So are you saying the zone sysem is no longer as relevant as it once was? I'ev no doubt the Adams books are worth reading regardless.
I'd say it's relevant, in the same way learning how an automobile engine works is relevant. You can run your machines much better if you understand the mechanics.
In music, for example, you can make a nearly perfect trumpet sound with a keyboard now. I'm told it's lots easier to do it well if you know something about how to play a trumpet.
The Zone is a way of categorizing light and the response of film emulsion to it. It seems to me that understanding the how and why makes it much easier to use any real or virtual emulsion well. The division of light into ten zones is arbitrary but sensible, given the nature of the medium. Some sensors have a wide dynamic range, many are narrower in range, and there's always HDR, so the usual low end cut-off at Zone Three may or may not be valid.
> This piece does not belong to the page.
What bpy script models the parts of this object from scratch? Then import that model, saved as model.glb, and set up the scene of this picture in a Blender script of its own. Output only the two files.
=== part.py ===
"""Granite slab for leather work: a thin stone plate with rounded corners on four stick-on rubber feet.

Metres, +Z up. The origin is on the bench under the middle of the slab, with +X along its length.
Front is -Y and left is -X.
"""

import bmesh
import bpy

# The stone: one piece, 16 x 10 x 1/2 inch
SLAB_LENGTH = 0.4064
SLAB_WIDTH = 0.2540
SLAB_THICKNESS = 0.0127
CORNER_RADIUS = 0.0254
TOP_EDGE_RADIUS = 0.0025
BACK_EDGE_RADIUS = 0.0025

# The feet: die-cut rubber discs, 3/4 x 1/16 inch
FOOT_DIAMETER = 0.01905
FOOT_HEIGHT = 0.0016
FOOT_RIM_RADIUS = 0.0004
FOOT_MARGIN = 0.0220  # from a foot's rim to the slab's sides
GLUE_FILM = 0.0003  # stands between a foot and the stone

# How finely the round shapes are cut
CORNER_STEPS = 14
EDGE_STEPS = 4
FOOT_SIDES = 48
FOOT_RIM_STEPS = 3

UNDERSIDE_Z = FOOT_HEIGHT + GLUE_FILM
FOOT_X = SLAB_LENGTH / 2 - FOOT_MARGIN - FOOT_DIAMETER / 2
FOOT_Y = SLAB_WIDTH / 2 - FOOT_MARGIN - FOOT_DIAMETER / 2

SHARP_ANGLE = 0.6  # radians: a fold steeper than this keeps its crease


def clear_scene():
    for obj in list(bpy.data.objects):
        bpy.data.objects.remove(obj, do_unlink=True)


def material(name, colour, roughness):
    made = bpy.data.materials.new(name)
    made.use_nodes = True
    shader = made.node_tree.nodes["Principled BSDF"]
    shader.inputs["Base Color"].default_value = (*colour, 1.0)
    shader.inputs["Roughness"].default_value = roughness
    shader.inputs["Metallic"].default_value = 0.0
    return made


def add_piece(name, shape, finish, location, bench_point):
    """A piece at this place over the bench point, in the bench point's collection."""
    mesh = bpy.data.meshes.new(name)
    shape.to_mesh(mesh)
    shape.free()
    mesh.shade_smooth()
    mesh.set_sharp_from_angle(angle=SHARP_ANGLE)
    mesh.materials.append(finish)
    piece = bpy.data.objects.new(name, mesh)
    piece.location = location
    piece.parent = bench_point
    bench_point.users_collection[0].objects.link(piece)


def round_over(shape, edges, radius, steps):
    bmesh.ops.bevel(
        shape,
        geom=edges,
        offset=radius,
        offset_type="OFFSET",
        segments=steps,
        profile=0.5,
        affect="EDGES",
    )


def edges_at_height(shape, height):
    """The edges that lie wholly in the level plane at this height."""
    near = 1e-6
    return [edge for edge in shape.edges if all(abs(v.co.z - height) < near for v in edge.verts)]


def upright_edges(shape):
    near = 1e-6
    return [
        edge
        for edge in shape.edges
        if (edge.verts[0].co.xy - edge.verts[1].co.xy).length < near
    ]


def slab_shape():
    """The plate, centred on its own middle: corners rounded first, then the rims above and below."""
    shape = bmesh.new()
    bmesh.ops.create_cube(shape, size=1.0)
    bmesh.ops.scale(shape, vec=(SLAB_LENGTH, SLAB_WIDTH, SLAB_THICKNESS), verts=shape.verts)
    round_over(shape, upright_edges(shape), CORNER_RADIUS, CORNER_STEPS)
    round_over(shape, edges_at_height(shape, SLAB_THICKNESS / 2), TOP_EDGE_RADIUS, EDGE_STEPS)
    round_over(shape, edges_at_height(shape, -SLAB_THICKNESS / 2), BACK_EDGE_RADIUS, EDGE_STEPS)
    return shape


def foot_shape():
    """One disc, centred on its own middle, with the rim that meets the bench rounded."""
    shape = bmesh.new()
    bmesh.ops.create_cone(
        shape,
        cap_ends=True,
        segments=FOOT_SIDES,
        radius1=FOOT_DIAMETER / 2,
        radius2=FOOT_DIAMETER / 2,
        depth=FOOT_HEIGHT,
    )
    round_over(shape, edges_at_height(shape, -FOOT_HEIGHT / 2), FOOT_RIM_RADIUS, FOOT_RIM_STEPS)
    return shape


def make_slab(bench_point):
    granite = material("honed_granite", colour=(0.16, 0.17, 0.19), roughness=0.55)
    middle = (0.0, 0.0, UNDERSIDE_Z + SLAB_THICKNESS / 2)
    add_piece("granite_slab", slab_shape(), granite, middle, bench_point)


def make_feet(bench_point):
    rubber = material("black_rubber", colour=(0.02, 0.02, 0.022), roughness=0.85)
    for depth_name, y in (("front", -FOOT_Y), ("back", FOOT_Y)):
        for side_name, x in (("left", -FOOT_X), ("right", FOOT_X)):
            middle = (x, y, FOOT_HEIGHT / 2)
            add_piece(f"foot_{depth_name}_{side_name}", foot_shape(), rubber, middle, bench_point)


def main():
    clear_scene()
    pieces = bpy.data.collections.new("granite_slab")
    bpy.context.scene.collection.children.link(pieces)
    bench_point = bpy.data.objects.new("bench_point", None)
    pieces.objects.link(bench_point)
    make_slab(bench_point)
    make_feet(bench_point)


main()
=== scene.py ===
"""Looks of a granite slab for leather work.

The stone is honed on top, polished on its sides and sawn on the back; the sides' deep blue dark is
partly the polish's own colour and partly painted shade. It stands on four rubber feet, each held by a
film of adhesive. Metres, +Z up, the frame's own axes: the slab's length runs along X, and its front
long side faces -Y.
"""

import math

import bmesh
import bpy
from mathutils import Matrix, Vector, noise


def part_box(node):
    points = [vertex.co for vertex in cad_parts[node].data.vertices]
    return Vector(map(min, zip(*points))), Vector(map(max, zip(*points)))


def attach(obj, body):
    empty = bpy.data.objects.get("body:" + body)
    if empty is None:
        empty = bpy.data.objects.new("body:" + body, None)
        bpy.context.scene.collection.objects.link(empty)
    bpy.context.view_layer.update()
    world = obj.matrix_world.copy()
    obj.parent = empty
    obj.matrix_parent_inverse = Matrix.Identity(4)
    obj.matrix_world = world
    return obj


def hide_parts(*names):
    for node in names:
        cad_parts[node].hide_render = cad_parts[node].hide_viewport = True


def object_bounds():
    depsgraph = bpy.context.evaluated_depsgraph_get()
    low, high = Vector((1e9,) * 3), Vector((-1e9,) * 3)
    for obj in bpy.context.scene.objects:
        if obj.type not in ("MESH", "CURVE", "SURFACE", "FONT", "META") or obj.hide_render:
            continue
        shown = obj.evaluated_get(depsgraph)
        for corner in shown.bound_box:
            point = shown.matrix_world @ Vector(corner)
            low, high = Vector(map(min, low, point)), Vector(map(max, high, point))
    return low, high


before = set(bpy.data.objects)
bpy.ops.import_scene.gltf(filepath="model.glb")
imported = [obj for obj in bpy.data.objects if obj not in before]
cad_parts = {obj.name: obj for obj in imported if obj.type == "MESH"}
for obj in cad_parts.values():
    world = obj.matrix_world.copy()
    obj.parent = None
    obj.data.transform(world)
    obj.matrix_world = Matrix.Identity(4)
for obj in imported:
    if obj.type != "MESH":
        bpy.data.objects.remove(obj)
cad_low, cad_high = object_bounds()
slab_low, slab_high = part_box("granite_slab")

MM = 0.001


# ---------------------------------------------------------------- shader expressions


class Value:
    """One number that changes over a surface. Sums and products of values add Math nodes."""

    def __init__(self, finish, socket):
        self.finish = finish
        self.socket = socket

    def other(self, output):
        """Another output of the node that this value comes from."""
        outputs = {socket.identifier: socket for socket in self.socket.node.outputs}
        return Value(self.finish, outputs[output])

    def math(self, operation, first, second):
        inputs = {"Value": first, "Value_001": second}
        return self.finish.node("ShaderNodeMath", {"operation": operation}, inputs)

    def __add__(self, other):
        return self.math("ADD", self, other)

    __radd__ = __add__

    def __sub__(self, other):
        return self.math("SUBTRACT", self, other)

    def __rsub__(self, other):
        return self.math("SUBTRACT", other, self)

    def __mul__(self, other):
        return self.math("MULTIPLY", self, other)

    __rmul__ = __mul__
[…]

But light and knowledge of it is always valid, and Adams knew more than practically anybody about light. "Moonrise..." was shot by feel, with (I think it was) an 8x10 view camera, in one setup, made in only seconds after stopping his car and piling out at the side of the road. That takes skill, and that takes some serious practice time, and strong theoretical study.
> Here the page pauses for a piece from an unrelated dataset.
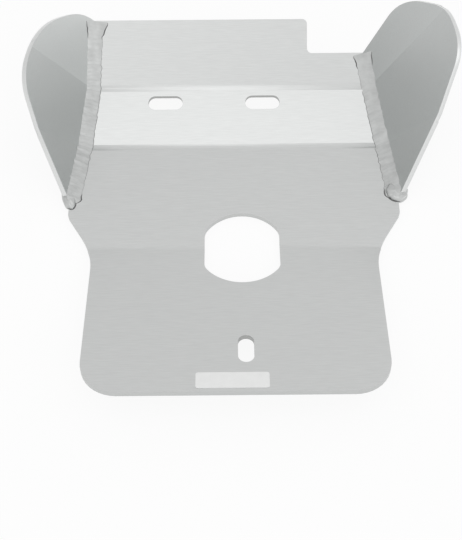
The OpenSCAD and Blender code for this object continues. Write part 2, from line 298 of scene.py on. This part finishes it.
def bead_legs(foot, bead, s):
    """Reach of the bead over the plate and up the wing, at distance s from the wing's tip."""
    front = smooth_step(1 - (foot.length - s) / bead["pool_run"])
    rear = smooth_step(1 - s / REAR_RUN)
    scallop = TOE_SCALLOP * abs(math.sin(math.pi * (s + RIPPLE_CURVE) / RIPPLE_PITCH))
    wander = [scallop + TOE_WANDER * noise.noise((s / WANDER_WAVE, bead["seed"] + k, 0.0))
              for k in (0.0, 7.3)]
    plate_leg = BEAD_LEG + wander[0] + bead["pool"][0] * front + bead["rear"] * rear
    wing_leg = BEAD_LEG + wander[1] + bead["pool"][1] * front
    tip = min(max((s - bead["start"]) / TIP_RUN, 0.0), 1.0)
    rounding = math.sqrt(1 - (1 - tip) ** 2)
    return plate_leg * rounding, wing_leg * rounding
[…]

I've heard it said that the Zone is not as important with color work, and I think that a rigorous application is maybe overkill, but knowing the system, and knowing your 'emulsion' is vital to good success. As you study, you'll discover that Adams expected to manipulate in the darkroom, and his system is geared to producing a negative that would result in the desired print after that manipulation, and that's the strength of the zone. He made notes on such things as where the print, or even the negative, needed to be rubbed with a finger to work in the developer, and where a bit of cheesecloth on a dodging wand would be needed, and he did this in his field notes -- not from surprises in the darkroom -- as he planned the exposure from the beginning.
The system is partly driven by the need to conserve supplies. Even in the mid-1900's, an 8x10 negative was a substantial investment, and print paper was not cheap, either. Nowdays, we can flail away, firing an exposure every tenth of a second at no increase in cost. Except: Time is money, even for the hobby shooter. And there is -- to my mind -- nothing much more satisfying that to see an image come out of the printer for the first time, looking very much the way I wanted it.
One thing to bear in mind is that b/w film -- negative film in general -- has a wider range than transparencies, and so from the ascendancy of Kodachrome onward, the zone was sometimes treated as unnecessary because you couldn't manipulate color film in the developing tray, and for years most of us couldn't make prints from slides. Slide film is very prone to blow-out and so the emphasis changed. No longer were we as concerned with digging out the shadows, but with holding on to the upper end. With virtual film, the shadows become important once again.
Most other books on the system are recipe books; do this and this and that is the result. Adams' books are much more theoretical, though with practical application always in mind, and so will teach you better than another might, if you study, and think and shoot while studying.